======== DATA EXCERPT ========

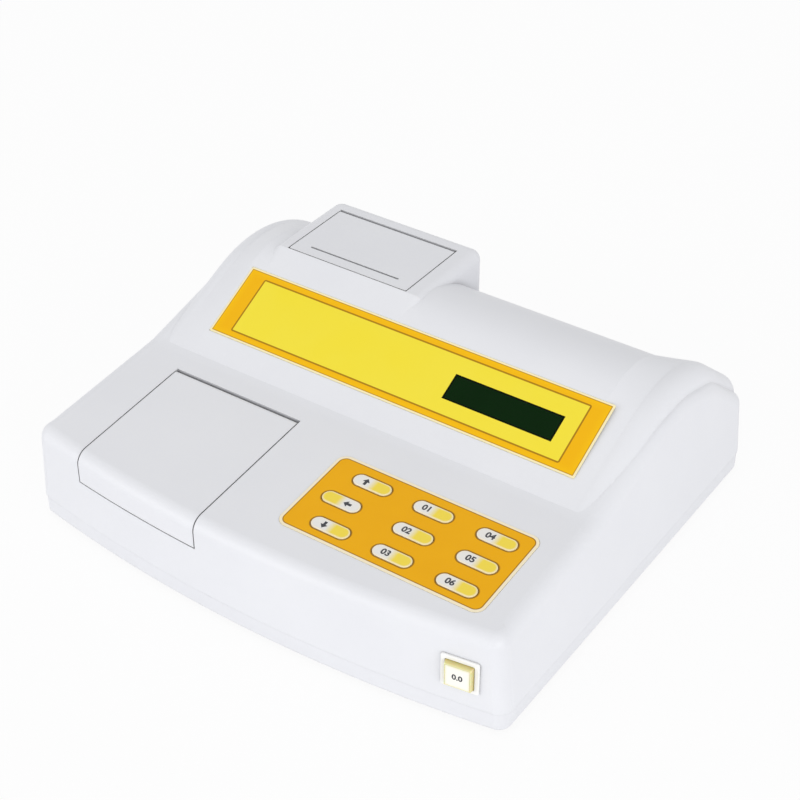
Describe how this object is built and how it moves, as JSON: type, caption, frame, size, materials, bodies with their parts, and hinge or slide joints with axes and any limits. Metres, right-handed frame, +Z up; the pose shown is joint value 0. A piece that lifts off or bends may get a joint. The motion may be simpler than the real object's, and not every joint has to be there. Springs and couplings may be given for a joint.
{
  "type": "benchtop colorimeter",
  "caption": "Desktop light-absorption instrument with a hinged sample lid, sloped keypad deck, raised display hump and a built-in roll printer under a slotted cover",
  "frame": {"origin": "middle of the footprint, on the table under the feet", "axes": "+Z up; -Y is the front with the bowed wall and the read button; +X is the user's right"},
  "size_m": [0.358, 0.323, 0.1245],
  "materials": {
    "housing": "satin moulded plastic, fine texture",
    "tray": "satin moulded plastic",
    "rubber": "matt black rubber",
    "steel": "zinc-plated steel",
    "black_plastic": "matt black moulded plastic",
    "lamp_glass": "clear polished",
    "filter_glass": "tinted blue glass",
    "bright_metal": "plated can",
    "overlay": "printed orange film with a cream edge",
    "keycap": "cream and yellow moulded caps",
    "display_tint": "dark green tinted window",
    "display_metal": "black bezel",
    "circuit_board": "green solder mask",
    "component": "dark moulded components",
    "gear_plastic": "natural acetal",
    "paper": "white thermal paper",
    "button_white": "white bezel",
    "button_gold": "amber translucent cap",
    "button_cream": "cream face plate",
    "panel": "powder-coated sheet",
    "transformer_iron": "varnished laminations",
    "ribbon": "grey flat cable"
  },
  "bodies": {
    "housing": {"top_cover": "housing", "base_tray": "tray", "feet": "rubber", "foot_screws": "steel", "cover_screws": "steel", "board_screws": "steel", "lid_pins": "steel", "printer_cover_pins": "steel", "inlet_pins": "steel", "sample_well": "black_plastic", "cuvette_holder": "black_plastic", "light_housing": "black_plastic", "detector_housing": "black_plastic", "printer_frame": "black_plastic", "power_inlet": "black_plastic", "switch_frame": "black_plastic", "fuse_holder": "black_plastic", "button_switch": "black_plastic", "lamp": "lamp_glass", "lens": "lamp_glass", "filter": "filter_glass", "detector": "bright_metal", "feed_motor": "bright_metal", "serial_port": "bright_metal", "keypad_overlay": "overlay", "display_label": "overlay", "display_window": "display_tint", "display_module": "display_metal", "keypad_board": "circuit_board", "display_board": "circuit_board", "main_board": "circuit_board", "keypad_switches": "component", "board_parts": "component", "print_head": "component", "button_bezel": "button_white", "rear_panel": "panel", "transformer": "transformer_iron", "ribbon_cables": "ribbon"},
    "lid": {"sample_lid": "housing", "lid_seal": "rubber"},
    "printer_door": {"printer_cover": "housing"},
    "paper": {"paper_roll": "paper", "paper_spindle": "black_plastic"},
    "platen": {"platen_roller": "rubber", "platen_shaft": "steel", "platen_gear": "gear_plastic"},
    "pinion": {"motor_pinion": "gear_plastic"},
    "read_button": {"button_cap": "button_gold", "button_face": "button_cream"},
    "rocker": {"switch_rocker": "black_plastic"},
    "fuse": {"fuse_cap": "black_plastic"},
    "button_up": {"key_up": "keycap"},
    "button_left": {"key_left": "keycap"},
    "button_down": {"key_down": "keycap"},
    "button_test": {"key_test": "keycap"},
    "button_zero": {"key_zero": "keycap"},
    "button_set": {"key_set": "keycap"},
    "button_mode": {"key_mode": "keycap"},
    "button_store": {"key_store": "keycap"},
    "button_print": {"key_print": "keycap"}
  },
  "joints": [
    {"name": "lid_hinge", "type": "hinge", "parent": "housing", "child": "lid", "pos_m": [-0.08355, -0.0573, 0.07611], "axis": [-1, 0, 0], "range_deg": [0, 98]},
    {"name": "printer_cover_hinge", "type": "hinge", "parent": "housing", "child": "printer_door", "pos_m": [-0.07235, 0.1097, 0.122], "axis": [-1, 0, 0], "range_deg": [0, 94]},
    {"name": "platen_spin", "type": "hinge", "parent": "housing", "child": "platen", "pos_m": [-0.07235, 0.0652, 0.11], "axis": [1, 0, 0], "continuous": true},
    {"name": "pinion_spin", "type": "hinge", "parent": "housing", "child": "pinion", "pos_m": [-0.07235, 0.0652, 0.0968], "axis": [1, 0, 0], "continuous": true},
    {"name": "paper_spin", "type": "hinge", "parent": "housing", "child": "paper", "pos_m": [-0.07235, 0.086, 0.09], "axis": [1, 0, 0], "continuous": true},
    {"name": "read_press", "type": "slide", "parent": "housing", "child": "read_button", "axis": [-0.151, 0.9885, 0], "range_m": [0, 0.0025], "stiffness_N_per_m": 300, "springref_m": -0.002},
    {"name": "power_rocker", "type": "hinge", "parent": "housing", "child": "rocker", "pos_m": [0.02, 0.14745, 0.0345], "axis": [0, 0, 1], "range_deg": [0, 20]},
    {"name": "fuse_draw", "type": "slide", "parent": "housing", "child": "fuse", "axis": [0, 1, 0], "range_m": [0, 0.032]},
    {"name": "press_up", "type": "slide", "parent": "housing", "child": "button_up", "axis": [0, 0.086, -0.9963], "range_m": [0, 0.0005], "stiffness_N_per_m": 400, "springref_m": -0.0005},
    {"name": "press_left", "type": "slide", "parent": "housing", "child": "button_left", "axis": [0, 0.086, -0.9963], "range_m": [0, 0.0005], "stiffness_N_per_m": 400, "springref_m": -0.0005},
    {"name": "press_down", "type": "slide", "parent": "housing", "child": "button_down", "axis": [0, 0.086, -0.9963], "range_m": [0, 0.0005], "stiffness_N_per_m": 400, "springref_m": -0.0005},
    {"name": "press_test", "type": "slide", "parent": "housing", "child": "button_test", "axis": [0, 0.086, -0.9963], "range_m": [0, 0.0005], "stiffness_N_per_m": 400, "springref_m": -0.0005},
    {"name": "press_zero", "type": "slide", "parent": "housing", "child": "button_zero", "axis": [0, 0.086, -0.9963], "range_m": [0, 0.0005], "stiffness_N_per_m": 400, "springref_m": -0.0005},
    {"name": "press_set", "type": "slide", "parent": "housing", "child": "button_set", "axis": [0, 0.086, -0.9963], "range_m": [0, 0.0005], "stiffness_N_per_m": 400, "springref_m": -0.0005},
    {"name": "press_mode", "type": "slide", "parent": "housing", "child": "button_mode", "axis": [0, 0.086, -0.9963], "range_m": [0, 0.0005], "stiffness_N_per_m": 400, "springref_m": -0.0005},
    {"name": "press_store", "type": "slide", "parent": "housing", "child": "button_store", "axis": [0, 0.086, -0.9963], "range_m": [0, 0.0005], "stiffness_N_per_m": 400, "springref_m": -0.0005},
    {"name": "press_print", "type": "slide", "parent": "housing", "child": "button_print", "axis": [0, 0.086, -0.9963], "range_m": [0, 0.0005], "stiffness_N_per_m": 400, "springref_m": -0.0005}
  ],
  "couplings": [
    {"joint": "platen_spin", "follows": "paper_spin", "ratio": 3},
    {"joint": "pinion_spin", "follows": "paper_spin", "ratio": -6.4286}
  ]
}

========

Tally up how many lines in the preceding listing contain the word "joints". Give nothing but the number.

__RESPONSE TO THE TASK__. 2